Compared to the [previous example](https://www.philschmid.de/fine-tune-flan-t5), we are splitting the processing and training into two separate paths. This allows you to run the preprocessing outside of the GPU instance. We process (tokenize) the dataset and save it to disk and then load in our train script from disk again.

In [None]:
from datasets import load_dataset
from transformers import AutoTokenizer
import numpy as np 

# Load dataset from the hub
dataset = load_dataset(dataset_id,name=dataset_config)
# Load tokenizer of FLAN-t5-base
tokenizer = AutoTokenizer.from_pretrained(model_id)

print(f"Train dataset size: {len(dataset['train'])}")
print(f"Test dataset size: {len(dataset['test'])}")

# Train dataset size: 287113
# Test dataset size: 11490

We defined a `prompt_template` in our config, which we will use to construct an instruct prompt for better performance of our model. Our `prompt_template` has a “fixed” start and end, and our document is in the middle. This means we need to ensure that the “fixed” template parts + document are not exceeding the max length of the model. Therefore we calculate the max length of our document, which we will later use for padding and truncation

In [3]:
prompt_length = len(tokenizer(prompt_template.format(input=""))["input_ids"])
max_sample_length = tokenizer.model_max_length - prompt_length
print(f"Prompt length: {prompt_length}")
print(f"Max input length: {max_sample_length}")

# Prompt length: 12
# Max input length: 500

Prompt length: 12
Max input length: 500


We know now that our documents can be “500” tokens long to fit our `template_prompt` still correctly. In addition to our input, we need to understand better our “target” sequence length meaning and how long are the summarizations in our dataset.

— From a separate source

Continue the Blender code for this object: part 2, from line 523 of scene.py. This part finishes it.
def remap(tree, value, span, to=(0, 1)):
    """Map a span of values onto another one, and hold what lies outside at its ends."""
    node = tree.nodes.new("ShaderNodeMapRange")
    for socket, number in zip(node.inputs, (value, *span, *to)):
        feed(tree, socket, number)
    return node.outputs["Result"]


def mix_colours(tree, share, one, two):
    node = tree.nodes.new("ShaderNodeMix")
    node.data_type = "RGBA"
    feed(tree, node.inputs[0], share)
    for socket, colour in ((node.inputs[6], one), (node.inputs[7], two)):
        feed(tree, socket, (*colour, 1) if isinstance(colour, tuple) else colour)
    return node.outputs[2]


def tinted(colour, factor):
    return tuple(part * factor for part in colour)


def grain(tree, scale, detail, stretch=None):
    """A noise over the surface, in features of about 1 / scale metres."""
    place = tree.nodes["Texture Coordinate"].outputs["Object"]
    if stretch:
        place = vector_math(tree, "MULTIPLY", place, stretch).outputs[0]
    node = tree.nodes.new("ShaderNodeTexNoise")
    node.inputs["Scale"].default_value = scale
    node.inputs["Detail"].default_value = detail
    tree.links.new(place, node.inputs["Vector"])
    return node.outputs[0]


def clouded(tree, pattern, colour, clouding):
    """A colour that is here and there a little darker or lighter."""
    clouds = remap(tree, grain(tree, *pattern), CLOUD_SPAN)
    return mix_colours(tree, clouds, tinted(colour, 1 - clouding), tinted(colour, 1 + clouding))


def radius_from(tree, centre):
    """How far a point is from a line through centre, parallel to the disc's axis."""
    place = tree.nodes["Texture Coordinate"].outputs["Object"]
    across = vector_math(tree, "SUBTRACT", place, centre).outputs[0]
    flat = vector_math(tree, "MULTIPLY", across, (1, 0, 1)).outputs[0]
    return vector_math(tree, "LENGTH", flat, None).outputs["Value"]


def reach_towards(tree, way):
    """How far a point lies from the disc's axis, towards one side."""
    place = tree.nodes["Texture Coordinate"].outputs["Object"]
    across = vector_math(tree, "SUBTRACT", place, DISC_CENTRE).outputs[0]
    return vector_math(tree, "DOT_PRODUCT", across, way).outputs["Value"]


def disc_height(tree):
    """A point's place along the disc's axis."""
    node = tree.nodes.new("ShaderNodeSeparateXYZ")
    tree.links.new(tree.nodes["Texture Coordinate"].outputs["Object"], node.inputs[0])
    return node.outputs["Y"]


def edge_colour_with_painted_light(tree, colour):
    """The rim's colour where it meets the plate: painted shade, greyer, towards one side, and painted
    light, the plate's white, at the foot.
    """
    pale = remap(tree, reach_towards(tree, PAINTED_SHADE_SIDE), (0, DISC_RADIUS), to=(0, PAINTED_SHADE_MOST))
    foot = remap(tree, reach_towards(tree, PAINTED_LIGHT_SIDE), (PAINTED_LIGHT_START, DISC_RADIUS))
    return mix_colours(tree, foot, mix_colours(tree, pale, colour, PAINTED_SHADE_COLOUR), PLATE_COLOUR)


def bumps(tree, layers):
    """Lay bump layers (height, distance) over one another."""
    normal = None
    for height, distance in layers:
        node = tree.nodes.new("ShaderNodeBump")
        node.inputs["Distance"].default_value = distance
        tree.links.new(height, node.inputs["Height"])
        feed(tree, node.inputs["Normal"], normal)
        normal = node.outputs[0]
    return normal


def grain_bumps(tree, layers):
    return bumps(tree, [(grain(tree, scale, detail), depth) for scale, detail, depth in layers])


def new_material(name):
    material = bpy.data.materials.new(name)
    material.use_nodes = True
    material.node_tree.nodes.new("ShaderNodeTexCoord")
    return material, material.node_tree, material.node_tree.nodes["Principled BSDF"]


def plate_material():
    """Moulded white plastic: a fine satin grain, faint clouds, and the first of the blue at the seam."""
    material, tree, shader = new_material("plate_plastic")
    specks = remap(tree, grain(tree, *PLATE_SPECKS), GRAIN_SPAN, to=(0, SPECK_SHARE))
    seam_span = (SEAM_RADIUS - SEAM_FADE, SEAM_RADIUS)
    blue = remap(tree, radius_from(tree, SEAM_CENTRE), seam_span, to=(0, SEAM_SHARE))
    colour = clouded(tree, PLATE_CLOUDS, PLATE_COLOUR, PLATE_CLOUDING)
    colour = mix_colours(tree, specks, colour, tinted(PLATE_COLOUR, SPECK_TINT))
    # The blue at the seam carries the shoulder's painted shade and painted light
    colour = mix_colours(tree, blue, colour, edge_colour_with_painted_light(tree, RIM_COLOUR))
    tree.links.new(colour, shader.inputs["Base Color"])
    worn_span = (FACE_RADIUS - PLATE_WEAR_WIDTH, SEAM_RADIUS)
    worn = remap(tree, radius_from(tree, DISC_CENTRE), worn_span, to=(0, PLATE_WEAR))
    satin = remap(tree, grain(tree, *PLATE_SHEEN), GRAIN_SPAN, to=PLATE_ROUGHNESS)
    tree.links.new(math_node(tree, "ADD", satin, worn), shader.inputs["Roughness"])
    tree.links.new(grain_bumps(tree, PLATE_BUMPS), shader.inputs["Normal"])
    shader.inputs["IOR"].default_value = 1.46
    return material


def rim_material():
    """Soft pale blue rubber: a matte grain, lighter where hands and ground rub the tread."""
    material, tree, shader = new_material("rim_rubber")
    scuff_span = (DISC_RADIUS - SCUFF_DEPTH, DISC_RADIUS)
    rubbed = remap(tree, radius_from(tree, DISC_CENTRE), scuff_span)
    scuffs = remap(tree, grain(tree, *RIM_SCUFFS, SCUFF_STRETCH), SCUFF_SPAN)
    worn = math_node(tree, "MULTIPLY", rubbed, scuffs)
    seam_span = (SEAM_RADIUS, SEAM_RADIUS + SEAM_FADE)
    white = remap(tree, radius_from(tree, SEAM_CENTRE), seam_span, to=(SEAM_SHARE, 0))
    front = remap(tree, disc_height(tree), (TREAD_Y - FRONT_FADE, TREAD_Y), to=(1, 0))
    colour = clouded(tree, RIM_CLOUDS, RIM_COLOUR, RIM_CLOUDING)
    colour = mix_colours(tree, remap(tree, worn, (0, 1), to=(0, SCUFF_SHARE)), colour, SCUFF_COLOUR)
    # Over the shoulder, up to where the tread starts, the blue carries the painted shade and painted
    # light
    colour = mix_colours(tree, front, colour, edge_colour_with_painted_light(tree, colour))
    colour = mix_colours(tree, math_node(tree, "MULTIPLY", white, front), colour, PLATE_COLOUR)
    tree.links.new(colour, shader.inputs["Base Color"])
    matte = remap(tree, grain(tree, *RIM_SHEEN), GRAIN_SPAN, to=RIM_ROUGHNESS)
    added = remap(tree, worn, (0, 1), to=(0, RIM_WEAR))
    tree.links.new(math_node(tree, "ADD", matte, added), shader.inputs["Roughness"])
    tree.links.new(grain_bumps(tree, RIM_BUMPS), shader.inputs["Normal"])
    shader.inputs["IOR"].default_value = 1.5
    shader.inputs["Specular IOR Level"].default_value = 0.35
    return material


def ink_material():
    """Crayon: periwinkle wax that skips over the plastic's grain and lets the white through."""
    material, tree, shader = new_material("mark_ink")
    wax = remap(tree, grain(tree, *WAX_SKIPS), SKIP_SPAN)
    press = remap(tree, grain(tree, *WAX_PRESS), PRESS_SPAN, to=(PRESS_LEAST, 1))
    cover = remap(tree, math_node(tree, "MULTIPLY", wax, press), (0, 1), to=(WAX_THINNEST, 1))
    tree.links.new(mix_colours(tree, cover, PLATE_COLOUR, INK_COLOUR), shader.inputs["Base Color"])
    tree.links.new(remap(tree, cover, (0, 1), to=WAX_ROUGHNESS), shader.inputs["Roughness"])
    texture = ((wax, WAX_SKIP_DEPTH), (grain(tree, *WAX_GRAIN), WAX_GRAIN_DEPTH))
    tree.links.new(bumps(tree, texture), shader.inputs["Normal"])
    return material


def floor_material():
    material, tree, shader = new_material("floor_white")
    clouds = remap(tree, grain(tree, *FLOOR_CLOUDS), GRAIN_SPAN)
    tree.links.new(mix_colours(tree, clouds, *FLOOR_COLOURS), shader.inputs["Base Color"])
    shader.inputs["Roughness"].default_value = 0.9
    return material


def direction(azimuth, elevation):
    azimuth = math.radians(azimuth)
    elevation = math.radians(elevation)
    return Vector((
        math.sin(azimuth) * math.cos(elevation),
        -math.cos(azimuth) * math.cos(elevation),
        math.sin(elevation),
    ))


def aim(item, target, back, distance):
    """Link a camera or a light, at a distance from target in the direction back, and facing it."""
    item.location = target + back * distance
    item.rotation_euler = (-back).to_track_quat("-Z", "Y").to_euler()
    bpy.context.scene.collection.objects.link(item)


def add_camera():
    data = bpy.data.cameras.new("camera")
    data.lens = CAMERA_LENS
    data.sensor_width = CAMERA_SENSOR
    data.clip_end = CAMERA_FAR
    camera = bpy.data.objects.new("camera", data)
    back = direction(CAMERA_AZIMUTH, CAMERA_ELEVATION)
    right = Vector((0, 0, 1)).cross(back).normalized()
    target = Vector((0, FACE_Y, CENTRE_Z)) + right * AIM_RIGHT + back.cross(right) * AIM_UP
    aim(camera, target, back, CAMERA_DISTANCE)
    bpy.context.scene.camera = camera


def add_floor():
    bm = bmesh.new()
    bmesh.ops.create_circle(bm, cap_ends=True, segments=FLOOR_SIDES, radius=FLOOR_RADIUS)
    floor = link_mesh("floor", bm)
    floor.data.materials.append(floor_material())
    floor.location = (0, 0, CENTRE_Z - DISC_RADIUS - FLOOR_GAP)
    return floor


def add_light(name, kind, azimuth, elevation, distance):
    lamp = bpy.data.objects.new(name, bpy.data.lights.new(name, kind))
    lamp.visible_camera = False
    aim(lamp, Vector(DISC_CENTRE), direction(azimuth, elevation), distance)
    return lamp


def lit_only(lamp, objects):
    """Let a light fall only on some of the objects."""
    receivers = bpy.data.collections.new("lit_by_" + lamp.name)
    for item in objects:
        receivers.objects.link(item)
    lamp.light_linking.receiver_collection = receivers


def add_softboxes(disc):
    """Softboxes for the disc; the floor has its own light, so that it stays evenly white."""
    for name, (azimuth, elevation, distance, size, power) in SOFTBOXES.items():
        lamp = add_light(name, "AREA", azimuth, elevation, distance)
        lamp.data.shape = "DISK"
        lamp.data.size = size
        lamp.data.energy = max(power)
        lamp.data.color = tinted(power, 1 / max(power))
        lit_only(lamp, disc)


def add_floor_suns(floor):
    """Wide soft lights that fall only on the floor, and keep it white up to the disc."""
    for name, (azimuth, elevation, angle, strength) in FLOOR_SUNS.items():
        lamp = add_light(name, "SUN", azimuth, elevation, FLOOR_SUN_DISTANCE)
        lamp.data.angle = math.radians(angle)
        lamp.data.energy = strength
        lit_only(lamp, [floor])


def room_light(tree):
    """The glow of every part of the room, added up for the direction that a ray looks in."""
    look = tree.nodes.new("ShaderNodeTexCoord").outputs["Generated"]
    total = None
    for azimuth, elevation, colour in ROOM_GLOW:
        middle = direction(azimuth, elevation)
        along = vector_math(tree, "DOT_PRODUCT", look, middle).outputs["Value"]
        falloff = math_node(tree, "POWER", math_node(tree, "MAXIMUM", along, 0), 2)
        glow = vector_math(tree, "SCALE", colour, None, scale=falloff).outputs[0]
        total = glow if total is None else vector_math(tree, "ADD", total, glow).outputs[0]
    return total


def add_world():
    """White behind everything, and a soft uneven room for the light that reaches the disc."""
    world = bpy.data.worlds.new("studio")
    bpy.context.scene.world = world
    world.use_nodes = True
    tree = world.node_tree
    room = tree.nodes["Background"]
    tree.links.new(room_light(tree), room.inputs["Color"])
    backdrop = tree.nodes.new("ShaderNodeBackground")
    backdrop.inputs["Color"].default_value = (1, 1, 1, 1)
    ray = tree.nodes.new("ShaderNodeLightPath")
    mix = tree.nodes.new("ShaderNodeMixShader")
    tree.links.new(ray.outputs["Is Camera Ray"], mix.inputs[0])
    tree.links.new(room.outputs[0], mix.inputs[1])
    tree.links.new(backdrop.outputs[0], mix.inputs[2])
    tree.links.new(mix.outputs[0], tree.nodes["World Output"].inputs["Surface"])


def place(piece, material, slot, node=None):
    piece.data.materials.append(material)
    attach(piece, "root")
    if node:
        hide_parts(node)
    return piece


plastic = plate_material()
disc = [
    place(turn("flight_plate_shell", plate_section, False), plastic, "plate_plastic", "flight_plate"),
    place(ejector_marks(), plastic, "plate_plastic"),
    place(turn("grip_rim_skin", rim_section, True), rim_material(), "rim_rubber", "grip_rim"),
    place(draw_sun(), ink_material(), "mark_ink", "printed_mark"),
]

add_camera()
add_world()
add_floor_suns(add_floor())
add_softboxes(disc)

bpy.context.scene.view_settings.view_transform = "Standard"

Therefore we iterate over the dataset and calculate the max input length (at max 500) and the max target length. (takes a few minutes)

In [4]:
from datasets import concatenate_datasets
import numpy as np


# The maximum total input sequence length after tokenization. 
# Sequences longer than this will be truncated, sequences shorter will be padded.
tokenized_inputs = concatenate_datasets([dataset["train"], dataset["test"]]).map(lambda x: tokenizer(x[text_column], truncation=True), batched=True, remove_columns=[text_column, summary_column])
max_source_length = max([len(x) for x in tokenized_inputs["input_ids"]])
max_source_length = min(max_source_length, max_sample_length)
print(f"Max source length: {max_source_length}")

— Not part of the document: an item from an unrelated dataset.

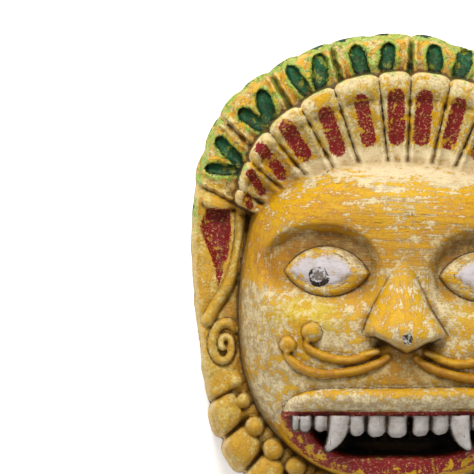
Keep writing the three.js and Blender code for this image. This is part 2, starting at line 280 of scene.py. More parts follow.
# %% Nose
nose_tip_z = 106.5


def nose_surface(x, y, z):
    share = np.clip((16 - y) / 40, 0, 1.1)
    middle = -1 + 3.5 * ease(-y, 5, 34)
    wide = 4.5 + 19.8 * share
    across = np.abs(x - middle) / wide
    ridge = 88 + (nose_tip_z - 88) * np.clip((20 - y) / 40, 0, 1) ** 1.1
    ridge = ridge - 9 * ease(-y, 22, 36) ** 1.4
    body = z + (ridge - z) * np.clip(1 - across**2.1, 0, 1) ** 0.72
    body = body + 3.4 * bump(np.abs(x - middle) - 18.5, y + 18.5, 5.5, 6.5)
    body = body - 1.6 * bump(np.abs(x - middle) - 11.5, y + 22, 2.6, 7)
    bottom = np.minimum(-34.5 + 0.5 * np.abs(x - 2.5), -25.5)
    drop = np.maximum(ease(bottom - y, -4.0, 0.8), ease(y, 14, 24))
    body = body * (1 - drop) + (z - 4) * drop
    body = np.where(across < 1, body, z - 4 - 12 * (across - 1))
    z = higher(z, body, 1.2)
    crease = np.exp(-(((across - 1.02) * wide / 0.9) ** 2)) * ease(14 - y, 0, 8) * (1 - ease(-y, 22, 27))
    z = z - 1.1 * crease
    z = z - 6.5 * bump(np.abs(x - 1.5) - 13.5, y + 28.6, 4.2, 2.2)
    chip = np.hypot(x - 2.6, y + 25.2) + 0.7 * wobble(x, y, 4, 11)
    return z - 1.0 * (1 - ease(chip, 1.7, 3.2))


# %% [markdown]
# The moustache is two strands a side. Each is a round bar that follows a curve and ends in a ball,
# so the height over it is the height of a circle at the distance from the strand's middle.

# %% Moustache
strands = [
    (curve_through([(53.5, -28.5), (52.8, -31.5), (48.5, -34.6), (42, -36.8), (31.2, -38.2), (21.9, -36),
                    (13.6, -32.4)], 50), 2.25, (50.8, -23.2), 5.5),
    (curve_through([(64.5, -35.5), (62.5, -38.8), (58.4, -42.3), (51.7, -45.2), (44.1, -46.4), (33, -45.3),
                    (21.7, -42.9), (14.2, -39.8), (8, -35.8)], 60), 2.45, (64, -30.8), 4.6),
]


def moustache_surface(x, y, z):
    side = np.abs(x)
    for line, radius, ball, ball_radius in strands:
        far, share = along_line(side, y, line)
        thick = radius * (1 - 0.3 * (1 - ease(share, 0, 0.12)) - 0.2 * ease(share, 0.85, 1))
        z = z - 1.1 * np.exp(-(((far - thick - 0.7) / 1.1) ** 2))
        bar = z + 0.6 + 1.25 * np.sqrt(np.clip(thick**2 - far**2, 0, None))
        z = np.where(far < thick, bar, z)
        out = np.hypot(side - ball[0], y - ball[1]) + 0.25 * wobble(x, y, 7, 5)
        z = z - 0.8 * np.exp(-(((out - ball_radius - 0.5) / 0.9) ** 2))
        round_end = z + 0.6 + 1.1 * np.sqrt(np.clip(ball_radius**2 - out**2, 0, None))
        z = np.where(out < ball_radius, round_end, z)
    gap = bump(side - 15, y + 36.2, 8, 1.4)
    return z - 2.2 * gap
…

# The maximum total sequence length for target text after tokenization. 
# Sequences longer than this will be truncated, sequences shorter will be padded."
tokenized_targets = concatenate_datasets([dataset["train"], dataset["test"]]).map(lambda x: tokenizer(x[summary_column], truncation=True), batched=True, remove_columns=[text_column, summary_column])
target_lenghts = [len(x) for x in tokenized_targets["input_ids"]]
# use 95th percentile as max target length
max_target_length = int(np.percentile(target_lenghts, 95))
print(f"Max target length: {max_target_length}")

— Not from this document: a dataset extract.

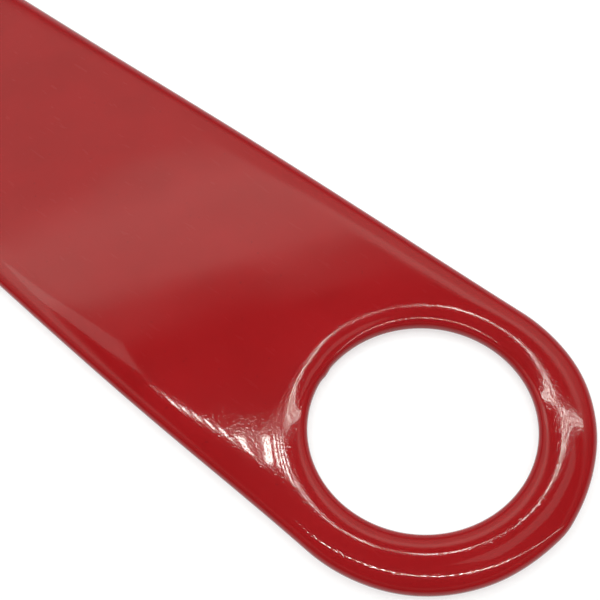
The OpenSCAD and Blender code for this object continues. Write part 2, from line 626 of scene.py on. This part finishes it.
# Lines that the lamps overhead lie on: (x, y) of a point, and the line's azimuth in degrees.
LAMP_HEIGHT = 0.300
TUBE_LINE = (0.073, -0.126, 46.4)
STRIP_LINE = (-0.013, 0.027, 29.7)
PANEL_LINE = (0.270, 0.000, 36)
GLOW_LINE = (-0.015, -0.112, 90)

# Each lamp: (name, line, place along it, length, width, radiance, rows, dots).
LAMPS = [
    ("tubes", TUBE_LINE, 0.114, 0.128, 0.011, 36, 1, 10),
    ("tubes_end", TUBE_LINE, -0.064, 0.228, 0.014, 38, 3, 18),
    ("strip", STRIP_LINE, 0.0, 0.250, 0.004, 90, 1, 25),
    ("strip_end", STRIP_LINE, -0.250, 0.250, 0.006, 12, 1, 1),
    ("panel_end", PANEL_LINE, 0.0, 0.110, 0.050, 0.8, 1, 1),
    ("glow", GLOW_LINE, 0.0, 0.130, 0.060, 0.6, 1, 1),
]
LAMP_COLOUR = (0.90, 1, 0.91, 1)
ROW_FILL = 0.55  # lit share of the pitch, where a lamp has several rows
DOT_FILL = 0.4  # and where its rows are broken into dots

FILL_HEIGHT = 1.2
FILL_SIZE = 1.6
FILL_RADIANCE = 2.5


def area_light(name, place, size, radiance, azimuth=0.0):
    """A rectangular light that faces straight down, its length at an azimuth in radians."""
    light = bpy.data.lights.new(name, "AREA")
    light.shape = "RECTANGLE"
    light.size, light.size_y = size
    light.energy = radiance * math.pi * size[0] * size[1]
    made = bpy.data.objects.new(name, light)
    bpy.context.scene.collection.objects.link(made)
    made.location = place
    made.rotation_euler = (0, 0, azimuth)
    return made


def split_lamp(light, rows, dots):
    """Splits an area light into lit rows along its length, and the rows into dots."""
    light.use_nodes = True
    nodes = Nodes(light.node_tree)
    place = nodes.add("ShaderNodeNewGeometry").outputs["Parametric"]
    axes = nodes.add("ShaderNodeSeparateXYZ", Vector=place).outputs
    lit = 1.0
    for axis, count, fill in (("Y", rows, ROW_FILL), ("X", dots, DOT_FILL)):
        if count > 1:
            phase = nodes.math("FRACT", nodes.math("MULTIPLY", axes[axis], float(count)))
            off_middle = nodes.math("ABSOLUTE", nodes.math("SUBTRACT", phase, 0.5))
            lit = nodes.math("MULTIPLY", lit, nodes.math("LESS_THAN", off_middle, fill / 2))
    emission = nodes.add("ShaderNodeEmission", Color=LAMP_COLOUR, Strength=lit)
    output = nodes.add("ShaderNodeOutputLight")
    nodes.tree.links.new(emission.outputs[0], output.inputs[0])


def make_lights():
    """The lamps overhead, and a large soft fill that evens out the red but isn't reflected."""
    for name, line, along, length, width, radiance, rows, dots in LAMPS:
        x, y, degrees = line
        azimuth = math.radians(degrees)
        place = (x + along * math.cos(azimuth), y + along * math.sin(azimuth), LAMP_HEIGHT)
        lamp = area_light(name, place, (length, width), radiance, azimuth)
        split_lamp(lamp.data, rows, dots)
    fill = area_light("fill", (0, 0, FILL_HEIGHT), (FILL_SIZE, FILL_SIZE), FILL_RADIANCE)
    fill.visible_glossy = False


# How bright the wall is by the sine of the elevation: (sine, radiance).
WALL_GLOW = [
    (0.40, 0.0),
    (0.60, 0.60),
    (0.69, 0.70),
    (0.74, 1.40),
    (0.775, 1.20),
    (0.80, 0.28),
    (0.82, 0.0),
]
WALL_AZIMUTH = math.radians(-32)
WALL_COLOUR = (1, 0.86, 0.77, 1)
WALL_DRIFT = 0.06  # how unevenly its bands lie
WALL_SIDES = 0.2  # share of its glow that is left to its sides
ROOM_GLOW = 0.06
HORIZON_GLOW = 0.6  # the pale backdrop all round, up to the sine below
HORIZON_TOP = 0.42


def make_world():
    """A dim room with a pale backdrop low down, and a soft warm wall beyond the blade."""
    world = bpy.data.worlds.new("studio")
    bpy.context.scene.world = world
    world.use_nodes = True
    nodes = Nodes(world.node_tree)
    way = nodes.add("ShaderNodeTexCoord").outputs["Generated"]
    axes = nodes.add("ShaderNodeSeparateXYZ", Vector=way).outputs
    drift = nodes.math("SUBTRACT", nodes.noise(way, 3.0, detail=3), 0.5)
    drift = nodes.math("MULTIPLY", drift, WALL_DRIFT)
    ramp = nodes.add("ShaderNodeValToRGB", Fac=nodes.math("ADD", axes["Z"], drift))
    stops = ramp.color_ramp
    stops.interpolation = "EASE"
    for place, _ in WALL_GLOW[2:]:
        stops.elements.new(place)
    peak = max(glow for _, glow in WALL_GLOW)
    for stop, (place, glow) in zip(stops.elements, WALL_GLOW):
        stop.position = place
        stop.color = (glow / peak, glow / peak, glow / peak, 1)
    along = nodes.math("MULTIPLY", axes["X"], math.cos(WALL_AZIMUTH))
    across = nodes.math("MULTIPLY", axes["Y"], math.sin(WALL_AZIMUTH))
    facing = nodes.remap(nodes.math("ADD", along, across), 0.1, 0.5, WALL_SIDES, 1.0)
    wall = nodes.math("MULTIPLY", nodes.math("MULTIPLY", ramp.outputs["Color"], peak), facing)
    horizon = nodes.remap(axes["Z"], HORIZON_TOP / 2, HORIZON_TOP, HORIZON_GLOW, 0.0)
    room = nodes.math("ADD", horizon, ROOM_GLOW)
    skies = [
        nodes.add("ShaderNodeBackground", Color=WALL_COLOUR, Strength=wall),
        nodes.add("ShaderNodeBackground", Color=(1, 1, 1, 1), Strength=room),
    ]
    both = nodes.add("ShaderNodeAddShader")
    output = nodes.add("ShaderNodeOutputWorld")
    nodes.tree.links.new(skies[0].outputs[0], both.inputs[0])
    nodes.tree.links.new(skies[1].outputs[0], both.inputs[1])
    nodes.tree.links.new(both.outputs[0], output.inputs[0])


def make_camera():
    """The camera, looking down past the ring along the handle."""
    aim = Vector((0.02307, -0.00394, 0))
    distance = 0.11934
    azimuth, elevation, roll = (math.radians(a) for a in (141.86, 55.33, 10.91))
    flat = distance * math.cos(elevation)
    up = distance * math.sin(elevation)
    offset = Vector((flat * math.cos(azimuth), flat * math.sin(azimuth), up))
    data = bpy.data.cameras.new("camera")
    data.lens = 55.27
    data.sensor_width = 36
    data.clip_start = 0.005
    made = bpy.data.objects.new("camera", data)
    bpy.context.scene.collection.objects.link(made)
    made.location = aim + offset
    made.rotation_mode = "QUATERNION"
    made.rotation_quaternion = (-offset).to_track_quat("-Z", "Y") @ Quaternion((0, 0, 1), -roll)
    bpy.context.scene.camera = made


finish_piece(make_grip(), "vinyl_grip", vinyl_material())
finish_piece(make_steel(), "steel_blade", steel_material())
make_floor()
make_world()
make_lights()
make_camera()
bpy.context.scene.view_settings.view_transform = "Standard"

  0%|          | 0/299 [00:00<?, ?ba/s]

Max source length: 500


  0%|          | 0/299 [00:00<?, ?ba/s]

Max target length: 129


We now have everything needed to process our dataset.

In [None]:
import os

def preprocess_function(sample, padding="max_length"):
    # created prompted input
    inputs = [prompt_template.format(input=item) for item in sample[text_column]]

    # tokenize inputs
    model_inputs = tokenizer(inputs, max_length=tokenizer.model_max_length, padding=padding, truncation=True)

    # Tokenize targets with the `text_target` keyword argument
    labels = tokenizer(text_target=sample[summary_column], max_length=max_target_length, padding=padding, truncation=True)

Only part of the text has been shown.